You’ll just be so grateful for his existence, and you would give anything to make him happy, even if you take no part in that happiness. Despite all the pain that this non-love affair will cost you, you’ll be grateful for the fact that you could have lived your entire life without knowing each other, but you didn’t. It’s enough for you to breathe the same air, gaze at the same sky and admire the same stars. Hell, you’ll even be excited just to be in the same city as him.

Your only wish would be that he has someone to make him happy; someone who makes his coffee exactly the way he likes it, takes care of him when he’s feeling ill, shines his shoes when he forgets to do it, makes his favorite dinner and kisses his cheek before he goes out the door.

You’ll just want for there to be a place he can come home to; someone who is “home”, even if that someone isn’t you.

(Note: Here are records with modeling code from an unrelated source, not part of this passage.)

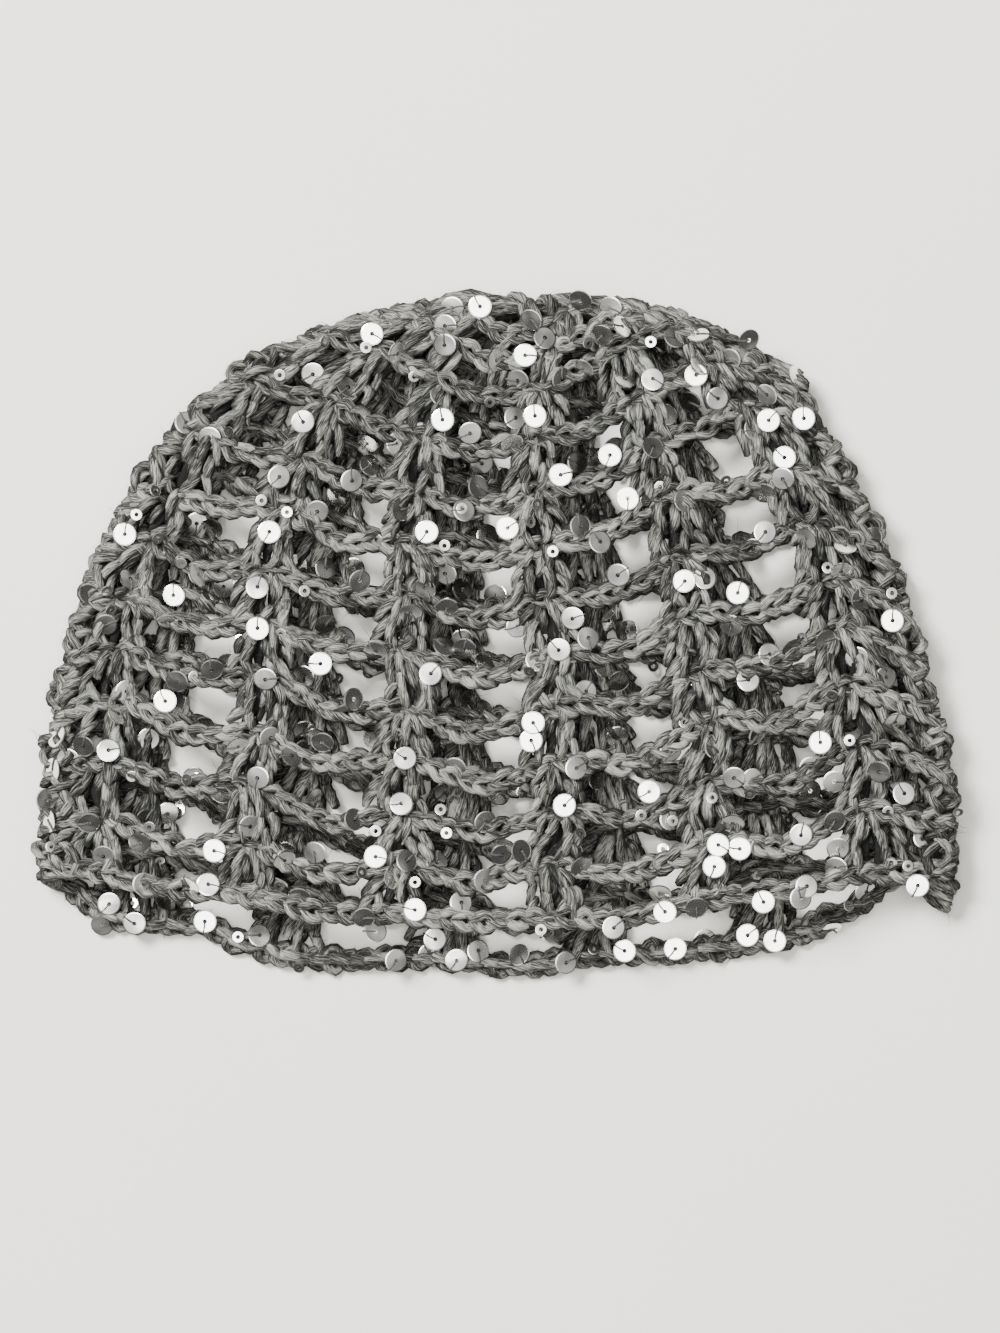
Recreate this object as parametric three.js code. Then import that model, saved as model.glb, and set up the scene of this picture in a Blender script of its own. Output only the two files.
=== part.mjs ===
// Crochet skull cap, laid flat: a dense crown, nine open rounds, a hem round, and the larger sequins.
// Millimetres, +Z up. The back face lies on Z = 0, the crown points to +Y, and the mouth is open to -Y.
import * as THREE from "three";

// The cap as it lies. Widths and lengths are taken on the middle of the fabric.
const HALF_WIDTH = 116; // centre line to the side fold, at the hem
const DOME_DROP = 141; // from the top fold down to where the sides run straight
const SHOULDER_POWER = 1.68; // how round the shoulders of the outline are
const FLANK_POWER = 3; // how soon the sides run straight
const CROWN_LEAN = 8; // the crown lies this far to the right of the hem's middle
const SHOULDER_LEAN = 1.6; // and the shoulders this far to the left
const TOP_Y = 84.5; // the top fold, above the middle of the whole cap
const FRONT_LENGTH = 158; // crown to hem down the middle of the front face
const BACK_LENGTH = 167; // the back face hangs out below the front one
const FOLD_LENGTH = 142.5; // top fold to hem at the side folds
const FRONT_HEM_POWER = 1.5; // how the front hem curves up to the folds
const BACK_HEM_POWERS = { left: 6, right: 2.5 }; // the back hem curves up later, and sooner on the right
// Where the back hem is pushed up: place and reach as shares of the half width, and rise in mm.
const BACK_HEM_WAVES = [
  { share: -0.68, reach: 0.14, rise: 8.5 },
  { share: 0.6, reach: 0.13, rise: -2.5 },
  { share: 0.84, reach: 0.1, rise: 1.5 },
];
const FOLD_RADIUS = 4.5; // of the fabric's middle where it turns over
const FACE_BULGE = 4.5; // the front face stands this much higher in the middle than beside the folds
const BULGE_REACH = 45; // distance from the fold to where the front face is at full height

// How far each face has slipped from an even net as it lies, by the share of the way from crown to hem:
// down and to the right, at the left, in the middle and at the right of the face.
const FRONT_SLIP = [
  { progress: 0, down: [0, 0, 0], right: [0, 0, 0] },
  { progress: 0.25, down: [2.5, 1, -4], right: [-1.5, -1, 0] },
  { progress: 0.5, down: [3, 1, -5], right: [0.5, 0, 1.5] },
  { progress: 0.75, down: [-1, 1, -7], right: [1.5, 1, 0.5] },
  { progress: 1, down: [-1, -1, -1], right: [1.5, -0.5, -0.5] },
];
const BACK_SLIP = [
  { progress: 0, down: [0, 0, 0], right: [0, 0, 0] },
  { progress: 0.25, down: [-5, -5, -5], right: [0, 0.5, -1] },
  { progress: 0.5, down: [-4.5, -1, -8.5], right: [-0.5, 0, -0.5] },
  { progress: 0.75, down: [-6.5, -3, -6], right: [1.5, 2.5, 3.5] },
  { progress: 1, down: [0.5, 0.5, -1.5], right: [3, 0.5, 1.5] },
];
const SLIP_SHARE = 0.65; // the left and right of a face, as a share of the half width

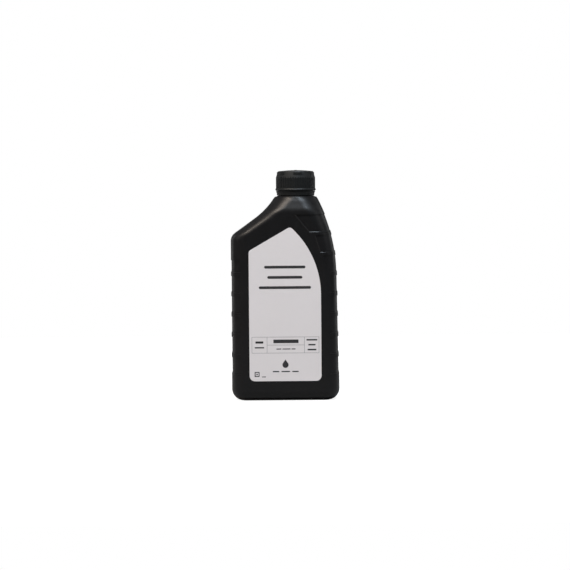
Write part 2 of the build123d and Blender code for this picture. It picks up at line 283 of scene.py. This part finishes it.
class Print:
    """Flat printed shapes on one label, gathered into one mesh.

    Places and sizes are in millimetres, from the label's lower left corner as a reader sees it.
    """

    def __init__(self, name, material, slot, back=False):
        self.name = name
        self.material = material
        self.slot = slot
        self.back = back
        self.verts = []
        self.faces = []

    def point(self, x, z, rise):
        """A place that stands rise metres off the label's face."""
        if self.back:
            return (back_high.x - x * MM, back_high.y + rise, back_low.z + z * MM)
        return (front_low.x + x * MM, front_low.y - rise, front_low.z + z * MM)

    def shape(self, outline):
        """One closed outline as a thin plate, half of it sunk in the film."""
        start = len(self.verts)
        count = len(outline)
        for rise in (-PRINT_RISE, PRINT_RISE):
            self.verts += [self.point(x, z, rise) for x, z in outline]
        top = [start + count + i for i in range(count)]
        self.faces.append(top)
        self.faces.append([start + i for i in reversed(range(count))])
        for i in range(count):
            j = (i + 1) % count
            self.faces.append([start + i, start + j, top[j], top[i]])

    def bar(self, x, z, width, height, soft=0.0):
        """A bar centred on (x, z), its corners rounded by soft."""
        across, up = width / 2, height / 2
        least = 0.001
        soft = min(soft, across - least, up - least)
        if soft <= 0:
            square = ((-1, -1), (1, -1), (1, 1), (-1, 1))
            self.shape([(x + sx * across, z + sz * up) for sx, sz in square])
            return
        steps = 6
        outline = []
        for sx, sz, turn in ((1, -1, -90), (1, 1, 0), (-1, 1, 90), (-1, -1, 180)):
            corner_x = x + sx * (across - soft)
            corner_z = z + sz * (up - soft)
            for i in range(steps + 1):
                angle = radians(turn + 90 * i / steps)
                outline.append((corner_x + soft * cos(angle), corner_z + soft * sin(angle)))
        self.shape(outline)

    def ruled_box(self, left, foot, right, head, line):
        """The four lines of a box."""
        middle_x, middle_z = (left + right) / 2, (foot + head) / 2
        for z in (foot, head):
            self.bar(middle_x, z, right - left + line, line)
        for x in (left, right):
            self.bar(x, middle_z, line, head - foot - line)

    def drop(self, x, z, width, height):
        """A drop of oil: a round foot drawn up to a point."""
        radius = width / 2
        centre_z = z - height / 2 + radius
        tangent = acos(radius / (height - radius))
        first = pi / 2 + tangent
        last = 2 * pi + pi / 2 - tangent
        steps = 40
        outline = [(x, z + height / 2)]
        for i in range(steps + 1):
            angle = first + (last - first) * i / steps
            outline.append((x + radius * cos(angle), centre_z + radius * sin(angle)))
        self.shape(outline)

    def words(self, x, z, lengths, height, space):
        """A line of text stood in for by short round-ended bars of the given lengths, from x on."""
        for length in lengths:
            self.bar(x + length / 2, z, length, height, height / 2)
            x += length + space

    def done(self):
        """Makes the mesh and sets it on the bottle."""
        link(self.name, self.verts, self.faces, self.material, "bottle")


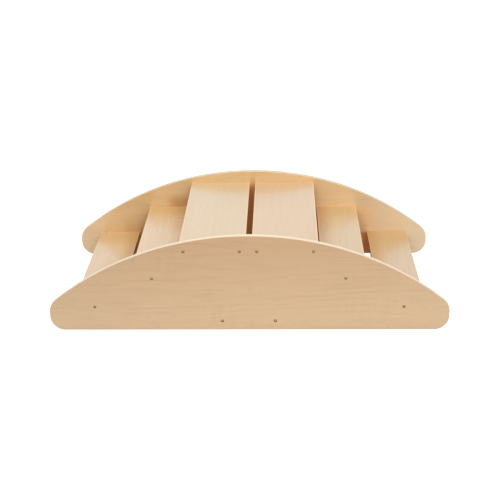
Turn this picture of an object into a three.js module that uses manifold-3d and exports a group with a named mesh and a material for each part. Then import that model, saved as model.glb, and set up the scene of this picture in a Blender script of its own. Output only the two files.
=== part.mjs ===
import * as THREE from 'three';
import { mergeVertices } from 'three/addons/utils/BufferGeometryUtils.js';
import Module from 'manifold-3d';

// Rocking boat with steps: two curved side panels joined by six boards and two hand bars.
// It stands here on the panels' straight edges, with the steps up. Turned over, it rocks on
// the curved edges, with the low steps as seats and the bars between the riders.
// Millimetres. +X runs along the boat, +Y away from the front panel, +Z up.
// The origin is on the floor under the middle of the boat.

const wasm = await Module();
wasm.setup();

// Side panels
const panelLength = 1220;
const panelHeight = 307;
const panelThickness = 18;
const panelTipRadius = 50;
const panelTipHeight = 60;
const panelHeelRadius = 46;
const panelEdgeRound = 1.5;

// Boards that cross between the panels
const boardLength = 610;
const boardThickness = 15;
const boardEdgeRound = 1.2;
const topBoardWidth = 202;
const topBoardDrop = 42;
const centreGap = 19;
const stepWidth = 137.5;

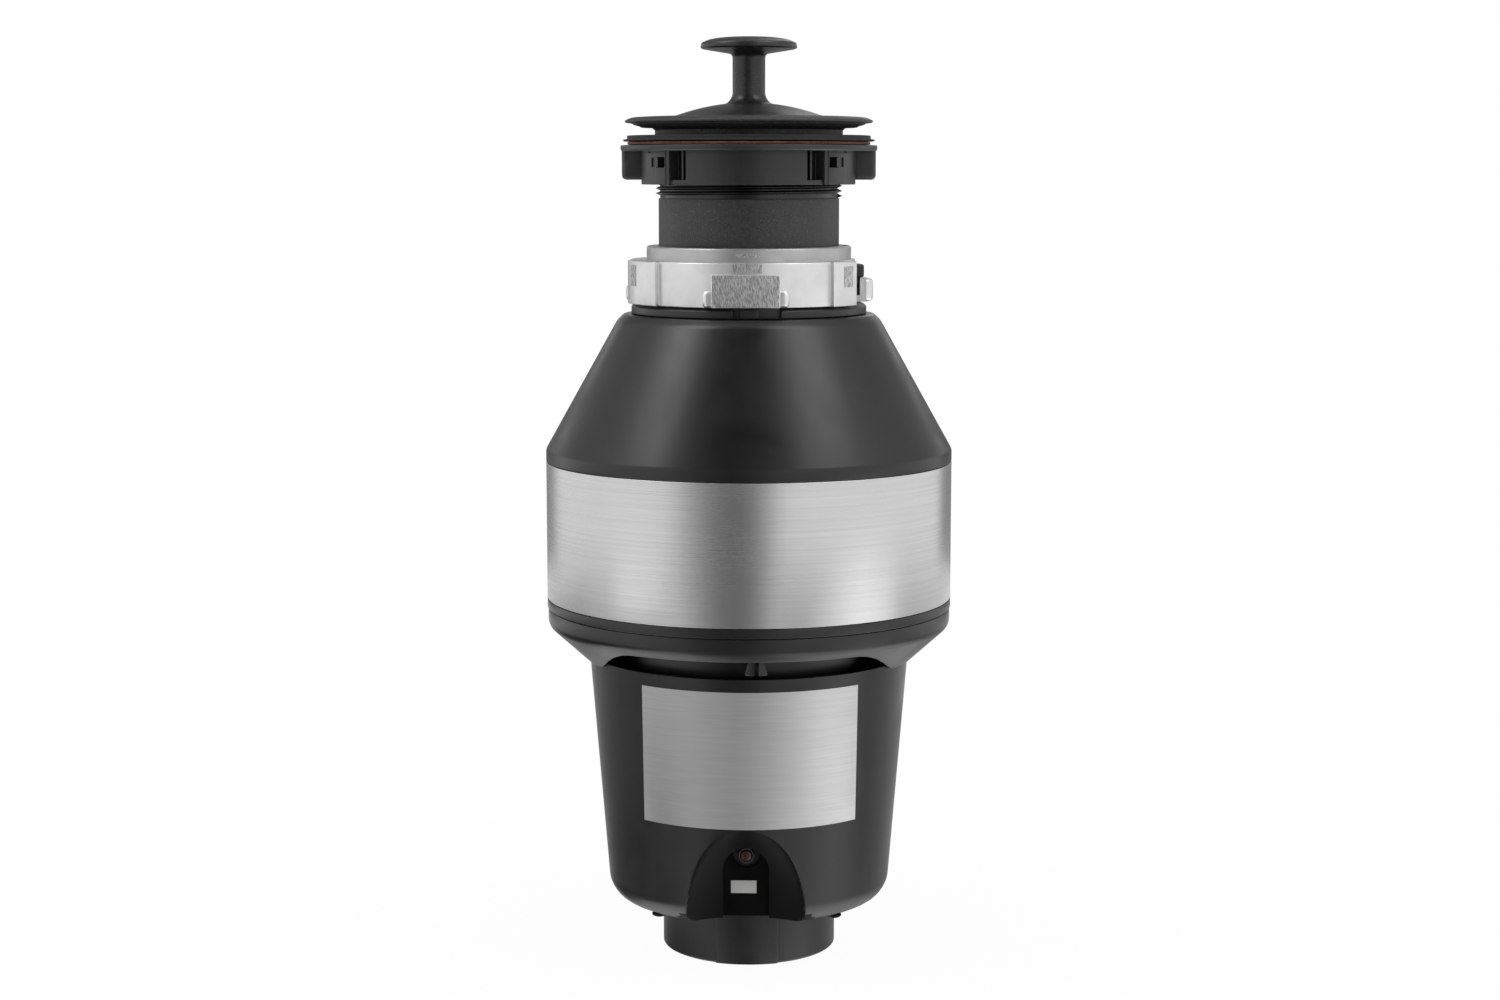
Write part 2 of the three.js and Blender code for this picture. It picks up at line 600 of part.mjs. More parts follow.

I told you earlier that this will be one of the most difficult, painful and tedious things that you’ll ever go through, but I swear that if God came knocking at your door and asked anything of you in exchange for the happiness of the man you love, I promise you that you would probably give it in a split second, no questions asked. He wouldn’t even have to ask twice; love is not selfish.

Loving someone you know you can’t have is foolish and stupid, but if you can’t be a fool for the person you love, who can you be a fool for?

-K

“Even after you ruined me for any other, I cannot regret you. Even as I cleave the flesh of wanting from the bone, I hope the night sky is pretty wherever you are.”